┌─ GIVEN MATERIAL

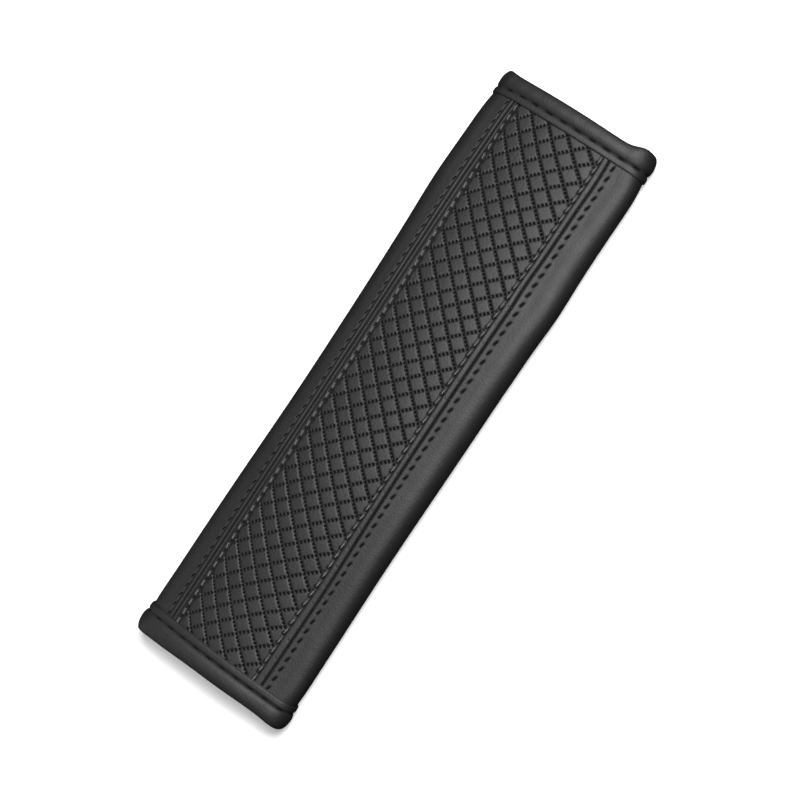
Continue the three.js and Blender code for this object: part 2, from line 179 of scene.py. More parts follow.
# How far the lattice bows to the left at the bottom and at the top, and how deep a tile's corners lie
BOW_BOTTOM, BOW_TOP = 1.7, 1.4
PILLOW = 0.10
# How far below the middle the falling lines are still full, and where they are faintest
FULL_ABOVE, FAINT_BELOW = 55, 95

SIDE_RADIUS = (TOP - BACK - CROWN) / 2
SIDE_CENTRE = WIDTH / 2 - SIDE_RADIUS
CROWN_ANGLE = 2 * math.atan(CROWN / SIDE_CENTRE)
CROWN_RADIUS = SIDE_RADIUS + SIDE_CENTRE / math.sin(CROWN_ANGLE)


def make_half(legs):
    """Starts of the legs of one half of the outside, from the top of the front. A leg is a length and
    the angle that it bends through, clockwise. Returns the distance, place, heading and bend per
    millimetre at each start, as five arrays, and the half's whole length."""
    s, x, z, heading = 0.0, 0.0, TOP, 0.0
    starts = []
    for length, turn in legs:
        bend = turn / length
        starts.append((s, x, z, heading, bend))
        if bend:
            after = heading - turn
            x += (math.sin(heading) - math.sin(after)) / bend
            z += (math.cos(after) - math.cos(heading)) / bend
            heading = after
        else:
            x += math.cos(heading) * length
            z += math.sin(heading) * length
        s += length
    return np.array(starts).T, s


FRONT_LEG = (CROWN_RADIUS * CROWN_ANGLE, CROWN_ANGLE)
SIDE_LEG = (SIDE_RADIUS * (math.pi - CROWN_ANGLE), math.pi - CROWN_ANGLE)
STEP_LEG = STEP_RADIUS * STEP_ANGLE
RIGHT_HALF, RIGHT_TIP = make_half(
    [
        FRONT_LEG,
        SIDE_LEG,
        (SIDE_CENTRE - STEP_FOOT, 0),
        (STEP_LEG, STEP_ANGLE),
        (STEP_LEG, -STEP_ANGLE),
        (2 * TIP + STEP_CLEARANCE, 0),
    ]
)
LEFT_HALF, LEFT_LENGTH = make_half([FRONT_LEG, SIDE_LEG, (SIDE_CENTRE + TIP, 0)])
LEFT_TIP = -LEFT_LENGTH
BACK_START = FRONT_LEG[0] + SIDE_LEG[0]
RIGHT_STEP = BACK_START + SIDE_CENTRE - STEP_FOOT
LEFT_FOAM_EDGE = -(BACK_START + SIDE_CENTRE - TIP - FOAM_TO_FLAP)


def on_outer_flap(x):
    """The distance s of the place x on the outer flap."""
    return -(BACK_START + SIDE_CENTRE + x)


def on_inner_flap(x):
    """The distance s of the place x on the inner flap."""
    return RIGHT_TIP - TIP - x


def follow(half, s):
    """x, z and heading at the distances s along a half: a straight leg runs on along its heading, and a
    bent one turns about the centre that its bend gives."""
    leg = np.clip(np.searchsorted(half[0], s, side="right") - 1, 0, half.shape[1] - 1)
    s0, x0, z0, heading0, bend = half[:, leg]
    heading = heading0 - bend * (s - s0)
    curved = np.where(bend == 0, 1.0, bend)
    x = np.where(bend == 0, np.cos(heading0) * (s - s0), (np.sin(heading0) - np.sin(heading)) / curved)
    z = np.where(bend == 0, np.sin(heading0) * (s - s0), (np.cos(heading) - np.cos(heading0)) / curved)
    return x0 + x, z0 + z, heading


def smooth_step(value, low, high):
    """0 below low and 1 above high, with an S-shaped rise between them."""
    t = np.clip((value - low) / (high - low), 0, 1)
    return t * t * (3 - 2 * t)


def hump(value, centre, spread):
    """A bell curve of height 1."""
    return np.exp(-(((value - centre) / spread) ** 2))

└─

■ **OBJECTIVE**
Go through the listing above and restate it word for word.

■ **FULL RESPONSE**
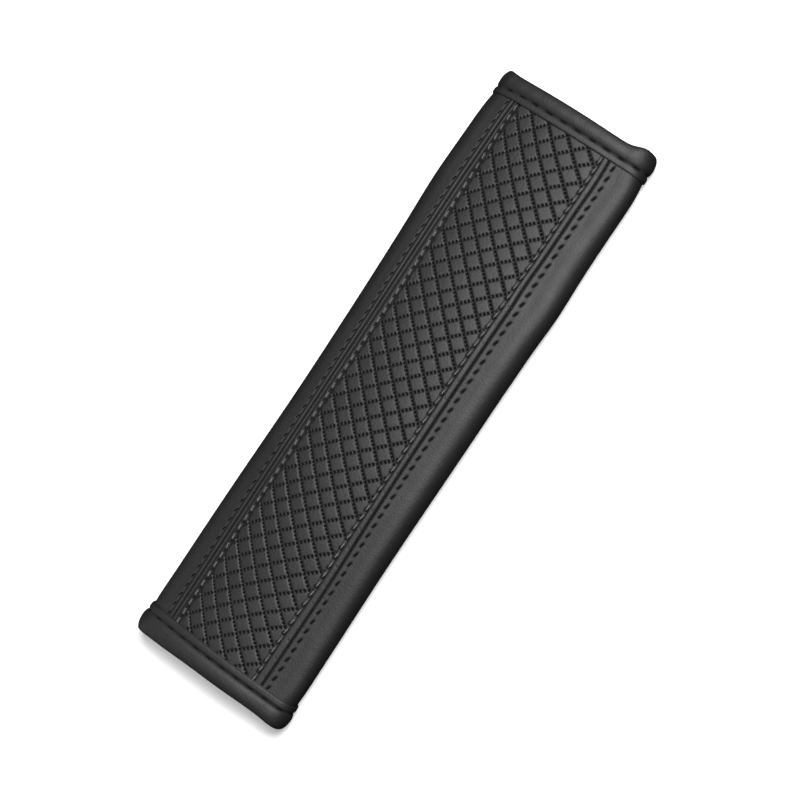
Continue the three.js and Blender code for this object: part 2, from line 179 of scene.py. More parts follow.
# How far the lattice bows to the left at the bottom and at the top, and how deep a tile's corners lie
BOW_BOTTOM, BOW_TOP = 1.7, 1.4
PILLOW = 0.10
# How far below the middle the falling lines are still full, and where they are faintest
FULL_ABOVE, FAINT_BELOW = 55, 95

SIDE_RADIUS = (TOP - BACK - CROWN) / 2
SIDE_CENTRE = WIDTH / 2 - SIDE_RADIUS
CROWN_ANGLE = 2 * math.atan(CROWN / SIDE_CENTRE)
CROWN_RADIUS = SIDE_RADIUS + SIDE_CENTRE / math.sin(CROWN_ANGLE)


def make_half(legs):
    """Starts of the legs of one half of the outside, from the top of the front. A leg is a length and
    the angle that it bends through, clockwise. Returns the distance, place, heading and bend per
    millimetre at each start, as five arrays, and the half's whole length."""
    s, x, z, heading = 0.0, 0.0, TOP, 0.0
    starts = []
    for length, turn in legs:
        bend = turn / length
        starts.append((s, x, z, heading, bend))
        if bend:
            after = heading - turn
            x += (math.sin(heading) - math.sin(after)) / bend
            z += (math.cos(after) - math.cos(heading)) / bend
            heading = after
        else:
            x += math.cos(heading) * length
            z += math.sin(heading) * length
        s += length
    return np.array(starts).T, s


FRONT_LEG = (CROWN_RADIUS * CROWN_ANGLE, CROWN_ANGLE)
SIDE_LEG = (SIDE_RADIUS * (math.pi - CROWN_ANGLE), math.pi - CROWN_ANGLE)
STEP_LEG = STEP_RADIUS * STEP_ANGLE
RIGHT_HALF, RIGHT_TIP = make_half(
    [
        FRONT_LEG,
        SIDE_LEG,
        (SIDE_CENTRE - STEP_FOOT, 0),
        (STEP_LEG, STEP_ANGLE),
        (STEP_LEG, -STEP_ANGLE),
        (2 * TIP + STEP_CLEARANCE, 0),
    ]
)
LEFT_HALF, LEFT_LENGTH = make_half([FRONT_LEG, SIDE_LEG, (SIDE_CENTRE + TIP, 0)])
LEFT_TIP = -LEFT_LENGTH
BACK_START = FRONT_LEG[0] + SIDE_LEG[0]
RIGHT_STEP = BACK_START + SIDE_CENTRE - STEP_FOOT
LEFT_FOAM_EDGE = -(BACK_START + SIDE_CENTRE - TIP - FOAM_TO_FLAP)


def on_outer_flap(x):
    """The distance s of the place x on the outer flap."""
    return -(BACK_START + SIDE_CENTRE + x)


def on_inner_flap(x):
    """The distance s of the place x on the inner flap."""
    return RIGHT_TIP - TIP - x


def follow(half, s):
    """x, z and heading at the distances s along a half: a straight leg runs on along its heading, and a
    bent one turns about the centre that its bend gives."""
    leg = np.clip(np.searchsorted(half[0], s, side="right") - 1, 0, half.shape[1] - 1)
    s0, x0, z0, heading0, bend = half[:, leg]
    heading = heading0 - bend * (s - s0)
    curved = np.where(bend == 0, 1.0, bend)
    x = np.where(bend == 0, np.cos(heading0) * (s - s0), (np.sin(heading0) - np.sin(heading)) / curved)
    z = np.where(bend == 0, np.sin(heading0) * (s - s0), (np.cos(heading) - np.cos(heading0)) / curved)
    return x0 + x, z0 + z, heading


def smooth_step(value, low, high):
    """0 below low and 1 above high, with an S-shaped rise between them."""
    t = np.clip((value - low) / (high - low), 0, 1)
    return t * t * (3 - 2 * t)


def hump(value, centre, spread):
    """A bell curve of height 1."""
    return np.exp(-(((value - centre) / spread) ** 2))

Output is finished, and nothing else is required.